The record fine was imposed last week after Barclays admitted that its traders had attempted to fix Libor, the global rate for bank-to-bank lending that underpins some $350 trillion worth of contracts worldwide. False reports of the interest rate primarily originated with traders working in the investment banking division of the company between 2005 and 2009, headed at that time by Diamond, the Associated Press reports.
The Mitt Romney presidential campaign wasted no time in announcing that Diamond will no longer co-host a London fundraiser for the former governor. The July 27 fundraising dinner will go on without Diamond, reports Bloomberg.
The chief executive’s decision to step down comes on the tail of Barclays Chairman Marcus Agius’ announcement yesterday that he plans to leave the company.

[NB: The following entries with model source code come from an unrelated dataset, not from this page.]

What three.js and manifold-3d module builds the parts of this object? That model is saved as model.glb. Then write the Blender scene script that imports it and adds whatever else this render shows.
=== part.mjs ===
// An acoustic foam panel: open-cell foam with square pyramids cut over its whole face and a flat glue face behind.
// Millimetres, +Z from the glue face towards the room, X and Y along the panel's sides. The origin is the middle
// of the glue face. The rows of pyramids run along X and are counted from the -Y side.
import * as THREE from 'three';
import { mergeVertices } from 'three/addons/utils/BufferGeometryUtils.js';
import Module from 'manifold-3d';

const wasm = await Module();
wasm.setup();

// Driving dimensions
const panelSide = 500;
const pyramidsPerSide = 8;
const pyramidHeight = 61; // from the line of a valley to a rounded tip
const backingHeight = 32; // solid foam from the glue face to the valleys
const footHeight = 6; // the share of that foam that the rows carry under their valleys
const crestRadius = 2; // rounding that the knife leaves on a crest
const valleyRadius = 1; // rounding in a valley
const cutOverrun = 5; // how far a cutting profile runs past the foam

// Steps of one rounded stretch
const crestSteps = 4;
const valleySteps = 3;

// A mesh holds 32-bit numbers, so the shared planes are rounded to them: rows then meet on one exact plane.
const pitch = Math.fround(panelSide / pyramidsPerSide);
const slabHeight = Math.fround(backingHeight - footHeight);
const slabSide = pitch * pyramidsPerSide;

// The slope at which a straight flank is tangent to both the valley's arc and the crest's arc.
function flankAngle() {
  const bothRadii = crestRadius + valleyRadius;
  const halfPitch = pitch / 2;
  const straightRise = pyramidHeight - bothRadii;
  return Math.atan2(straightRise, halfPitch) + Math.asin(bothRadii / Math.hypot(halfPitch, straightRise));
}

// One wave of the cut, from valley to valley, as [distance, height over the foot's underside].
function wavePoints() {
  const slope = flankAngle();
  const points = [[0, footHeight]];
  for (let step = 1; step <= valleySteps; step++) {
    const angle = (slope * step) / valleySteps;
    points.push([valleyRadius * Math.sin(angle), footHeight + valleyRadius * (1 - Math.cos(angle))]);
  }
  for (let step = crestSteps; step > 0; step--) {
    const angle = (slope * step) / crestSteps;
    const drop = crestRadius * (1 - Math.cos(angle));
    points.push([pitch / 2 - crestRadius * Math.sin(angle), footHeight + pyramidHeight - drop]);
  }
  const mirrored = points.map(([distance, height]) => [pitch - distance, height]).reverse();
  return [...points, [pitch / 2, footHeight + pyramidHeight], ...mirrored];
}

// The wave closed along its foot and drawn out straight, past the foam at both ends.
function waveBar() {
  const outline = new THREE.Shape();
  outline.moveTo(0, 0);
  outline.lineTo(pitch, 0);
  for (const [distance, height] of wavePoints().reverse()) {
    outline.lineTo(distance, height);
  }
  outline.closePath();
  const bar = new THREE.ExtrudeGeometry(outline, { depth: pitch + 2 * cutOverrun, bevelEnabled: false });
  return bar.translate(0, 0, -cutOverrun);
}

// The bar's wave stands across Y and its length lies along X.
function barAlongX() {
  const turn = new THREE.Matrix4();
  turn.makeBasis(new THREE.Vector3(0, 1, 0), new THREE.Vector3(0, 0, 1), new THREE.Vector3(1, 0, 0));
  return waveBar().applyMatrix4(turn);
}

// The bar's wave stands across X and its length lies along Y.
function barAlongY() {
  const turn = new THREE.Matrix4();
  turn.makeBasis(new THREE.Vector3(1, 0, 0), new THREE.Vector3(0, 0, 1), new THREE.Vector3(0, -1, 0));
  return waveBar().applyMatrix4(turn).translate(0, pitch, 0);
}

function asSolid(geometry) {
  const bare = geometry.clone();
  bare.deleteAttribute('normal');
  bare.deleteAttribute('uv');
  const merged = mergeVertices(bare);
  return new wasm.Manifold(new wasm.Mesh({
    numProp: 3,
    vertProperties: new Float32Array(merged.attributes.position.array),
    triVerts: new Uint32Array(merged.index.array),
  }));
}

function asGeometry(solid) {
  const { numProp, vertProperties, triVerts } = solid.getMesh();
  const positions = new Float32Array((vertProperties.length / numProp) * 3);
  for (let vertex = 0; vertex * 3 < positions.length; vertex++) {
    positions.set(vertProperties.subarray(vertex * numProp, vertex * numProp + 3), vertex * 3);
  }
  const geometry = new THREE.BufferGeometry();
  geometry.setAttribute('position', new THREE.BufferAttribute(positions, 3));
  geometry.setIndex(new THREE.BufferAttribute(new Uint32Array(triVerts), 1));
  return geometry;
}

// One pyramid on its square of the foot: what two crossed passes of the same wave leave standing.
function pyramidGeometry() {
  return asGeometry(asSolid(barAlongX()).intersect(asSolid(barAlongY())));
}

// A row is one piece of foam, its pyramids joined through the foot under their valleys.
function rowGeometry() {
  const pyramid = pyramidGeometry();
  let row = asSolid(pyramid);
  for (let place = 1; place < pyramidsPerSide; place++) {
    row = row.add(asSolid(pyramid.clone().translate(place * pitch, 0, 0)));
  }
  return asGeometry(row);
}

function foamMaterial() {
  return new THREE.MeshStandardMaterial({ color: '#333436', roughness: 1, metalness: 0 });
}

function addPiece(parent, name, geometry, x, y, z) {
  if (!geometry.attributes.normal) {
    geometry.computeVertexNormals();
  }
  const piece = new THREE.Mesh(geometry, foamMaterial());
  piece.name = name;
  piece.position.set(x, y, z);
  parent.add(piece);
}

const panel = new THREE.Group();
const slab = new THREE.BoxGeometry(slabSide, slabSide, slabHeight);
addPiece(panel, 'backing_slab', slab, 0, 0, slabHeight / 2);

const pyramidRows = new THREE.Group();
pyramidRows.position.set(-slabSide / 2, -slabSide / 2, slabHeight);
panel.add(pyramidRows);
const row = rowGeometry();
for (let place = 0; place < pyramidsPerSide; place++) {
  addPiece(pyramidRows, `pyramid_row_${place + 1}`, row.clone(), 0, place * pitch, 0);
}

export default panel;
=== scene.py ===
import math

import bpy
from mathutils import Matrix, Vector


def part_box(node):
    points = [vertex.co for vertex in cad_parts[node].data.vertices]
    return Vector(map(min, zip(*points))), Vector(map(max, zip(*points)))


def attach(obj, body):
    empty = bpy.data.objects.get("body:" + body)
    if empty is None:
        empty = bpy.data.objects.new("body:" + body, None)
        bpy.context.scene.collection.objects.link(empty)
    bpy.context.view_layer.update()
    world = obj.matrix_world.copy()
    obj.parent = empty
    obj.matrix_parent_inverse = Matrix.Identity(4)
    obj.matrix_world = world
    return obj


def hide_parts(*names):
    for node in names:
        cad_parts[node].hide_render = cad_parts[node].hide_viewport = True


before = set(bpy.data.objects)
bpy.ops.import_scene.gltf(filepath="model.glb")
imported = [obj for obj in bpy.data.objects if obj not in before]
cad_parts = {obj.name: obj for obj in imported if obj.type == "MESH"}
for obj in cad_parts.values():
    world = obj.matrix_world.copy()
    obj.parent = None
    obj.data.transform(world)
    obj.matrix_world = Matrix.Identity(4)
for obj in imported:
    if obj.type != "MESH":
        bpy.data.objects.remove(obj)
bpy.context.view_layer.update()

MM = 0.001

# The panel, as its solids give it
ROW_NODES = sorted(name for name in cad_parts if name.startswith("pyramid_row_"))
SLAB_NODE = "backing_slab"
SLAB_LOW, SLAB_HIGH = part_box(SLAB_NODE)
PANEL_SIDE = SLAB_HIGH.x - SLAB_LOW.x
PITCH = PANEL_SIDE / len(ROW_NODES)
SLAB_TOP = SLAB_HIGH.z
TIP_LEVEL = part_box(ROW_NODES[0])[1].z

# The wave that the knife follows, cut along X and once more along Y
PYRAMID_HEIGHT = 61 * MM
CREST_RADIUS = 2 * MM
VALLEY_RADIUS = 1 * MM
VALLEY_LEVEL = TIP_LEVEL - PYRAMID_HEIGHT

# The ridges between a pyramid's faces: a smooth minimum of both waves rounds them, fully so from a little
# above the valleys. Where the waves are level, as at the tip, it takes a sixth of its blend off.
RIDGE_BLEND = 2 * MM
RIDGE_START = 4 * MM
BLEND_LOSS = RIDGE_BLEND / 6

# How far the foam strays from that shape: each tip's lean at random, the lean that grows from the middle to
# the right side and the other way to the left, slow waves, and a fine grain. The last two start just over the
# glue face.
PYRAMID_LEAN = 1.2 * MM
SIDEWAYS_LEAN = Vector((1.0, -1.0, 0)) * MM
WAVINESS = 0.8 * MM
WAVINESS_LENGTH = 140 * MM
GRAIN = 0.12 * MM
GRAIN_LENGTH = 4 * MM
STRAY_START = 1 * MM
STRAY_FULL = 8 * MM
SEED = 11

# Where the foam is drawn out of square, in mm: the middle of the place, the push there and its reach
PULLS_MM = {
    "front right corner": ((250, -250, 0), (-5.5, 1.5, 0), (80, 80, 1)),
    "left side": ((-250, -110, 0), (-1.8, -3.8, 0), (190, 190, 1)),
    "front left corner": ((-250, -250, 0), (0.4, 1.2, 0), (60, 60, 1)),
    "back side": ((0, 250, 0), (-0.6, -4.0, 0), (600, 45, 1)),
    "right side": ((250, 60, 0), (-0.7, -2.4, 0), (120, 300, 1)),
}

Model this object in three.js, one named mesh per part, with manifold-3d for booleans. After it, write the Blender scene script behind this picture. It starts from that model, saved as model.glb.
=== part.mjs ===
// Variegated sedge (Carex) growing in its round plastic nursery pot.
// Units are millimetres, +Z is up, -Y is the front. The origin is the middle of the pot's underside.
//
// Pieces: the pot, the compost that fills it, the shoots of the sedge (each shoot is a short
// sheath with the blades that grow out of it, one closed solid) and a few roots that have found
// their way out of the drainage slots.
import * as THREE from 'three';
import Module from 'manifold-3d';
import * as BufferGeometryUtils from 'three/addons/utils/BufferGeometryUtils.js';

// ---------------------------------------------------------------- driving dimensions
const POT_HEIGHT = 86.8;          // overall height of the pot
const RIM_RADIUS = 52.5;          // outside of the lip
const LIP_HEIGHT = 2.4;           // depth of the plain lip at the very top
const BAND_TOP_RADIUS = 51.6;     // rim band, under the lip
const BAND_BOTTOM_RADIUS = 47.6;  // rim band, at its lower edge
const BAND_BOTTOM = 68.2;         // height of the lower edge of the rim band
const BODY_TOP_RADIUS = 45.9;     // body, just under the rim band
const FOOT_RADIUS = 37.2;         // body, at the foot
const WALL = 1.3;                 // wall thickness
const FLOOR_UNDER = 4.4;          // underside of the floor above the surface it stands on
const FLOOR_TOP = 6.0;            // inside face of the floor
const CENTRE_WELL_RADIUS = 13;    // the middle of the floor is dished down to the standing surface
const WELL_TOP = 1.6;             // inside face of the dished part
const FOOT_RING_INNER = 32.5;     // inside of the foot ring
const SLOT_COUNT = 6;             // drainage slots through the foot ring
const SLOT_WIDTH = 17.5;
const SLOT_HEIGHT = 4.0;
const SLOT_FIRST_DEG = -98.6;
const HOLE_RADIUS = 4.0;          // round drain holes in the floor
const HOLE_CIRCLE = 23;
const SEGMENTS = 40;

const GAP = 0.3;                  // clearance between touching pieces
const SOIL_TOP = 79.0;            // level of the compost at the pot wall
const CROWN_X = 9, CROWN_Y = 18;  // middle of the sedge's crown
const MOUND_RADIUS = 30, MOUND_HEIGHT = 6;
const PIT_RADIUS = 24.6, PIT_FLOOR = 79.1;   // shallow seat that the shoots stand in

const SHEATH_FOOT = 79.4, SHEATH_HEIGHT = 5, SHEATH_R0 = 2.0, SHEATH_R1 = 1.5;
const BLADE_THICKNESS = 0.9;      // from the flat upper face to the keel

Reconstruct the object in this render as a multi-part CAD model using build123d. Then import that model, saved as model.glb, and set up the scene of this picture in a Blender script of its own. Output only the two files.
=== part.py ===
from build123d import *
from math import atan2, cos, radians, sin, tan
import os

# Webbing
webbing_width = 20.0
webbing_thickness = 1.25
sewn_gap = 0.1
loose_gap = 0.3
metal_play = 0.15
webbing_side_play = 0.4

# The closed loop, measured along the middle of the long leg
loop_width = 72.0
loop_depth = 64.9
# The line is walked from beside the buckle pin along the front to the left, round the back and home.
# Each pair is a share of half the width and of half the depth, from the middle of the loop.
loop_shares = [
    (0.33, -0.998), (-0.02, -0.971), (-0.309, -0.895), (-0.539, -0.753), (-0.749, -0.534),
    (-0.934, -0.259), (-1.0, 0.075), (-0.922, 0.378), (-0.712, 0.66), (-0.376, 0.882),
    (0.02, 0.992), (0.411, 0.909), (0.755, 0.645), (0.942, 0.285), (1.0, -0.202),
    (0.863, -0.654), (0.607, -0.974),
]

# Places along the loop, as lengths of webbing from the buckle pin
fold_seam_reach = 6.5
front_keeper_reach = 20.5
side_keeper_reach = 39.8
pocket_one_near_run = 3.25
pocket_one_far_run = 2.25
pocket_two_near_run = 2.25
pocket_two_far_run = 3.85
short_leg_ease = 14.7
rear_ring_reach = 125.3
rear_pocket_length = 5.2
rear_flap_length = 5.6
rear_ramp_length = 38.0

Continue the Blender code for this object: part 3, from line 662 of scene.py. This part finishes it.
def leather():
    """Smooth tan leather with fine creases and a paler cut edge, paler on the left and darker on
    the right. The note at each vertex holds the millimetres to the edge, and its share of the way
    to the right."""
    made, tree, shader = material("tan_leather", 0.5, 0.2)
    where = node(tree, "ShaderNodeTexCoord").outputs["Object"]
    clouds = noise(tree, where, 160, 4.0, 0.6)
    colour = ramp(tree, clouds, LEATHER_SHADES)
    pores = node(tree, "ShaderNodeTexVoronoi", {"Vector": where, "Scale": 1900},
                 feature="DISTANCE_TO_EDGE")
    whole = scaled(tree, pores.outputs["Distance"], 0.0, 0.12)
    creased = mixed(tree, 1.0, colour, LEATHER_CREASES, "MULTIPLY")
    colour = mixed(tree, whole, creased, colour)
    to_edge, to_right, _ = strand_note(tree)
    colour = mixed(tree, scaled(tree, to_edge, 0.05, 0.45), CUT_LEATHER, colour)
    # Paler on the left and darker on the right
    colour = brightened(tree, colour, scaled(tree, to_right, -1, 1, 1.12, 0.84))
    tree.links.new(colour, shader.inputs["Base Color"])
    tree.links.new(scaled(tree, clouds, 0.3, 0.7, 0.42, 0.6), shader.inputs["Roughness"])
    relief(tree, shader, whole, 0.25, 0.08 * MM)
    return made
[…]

CNN anticipates that the resignations are just the tip of the iceberg, however, noting that seven other banks are implicated, though not named, in documents released in the investigation.
Since the scandal broke last week, Diamond has faced a storm of pressure to step down, including calls for his resignation from Britain’s Deputy Prime Minister Nick Clegg and Labor Party leader Ed Miliband.
Diamond’s resignation doesn’t get him off the hook, though. He’ll appear before a panel of Members of Parliament tomorrow, where he’ll likely face questioning on how much he knew of the attempts to manipulate Libor, the Financial Times predicts. Britain’s Serious Fraud Office will decide whether to push criminal charges within the next month.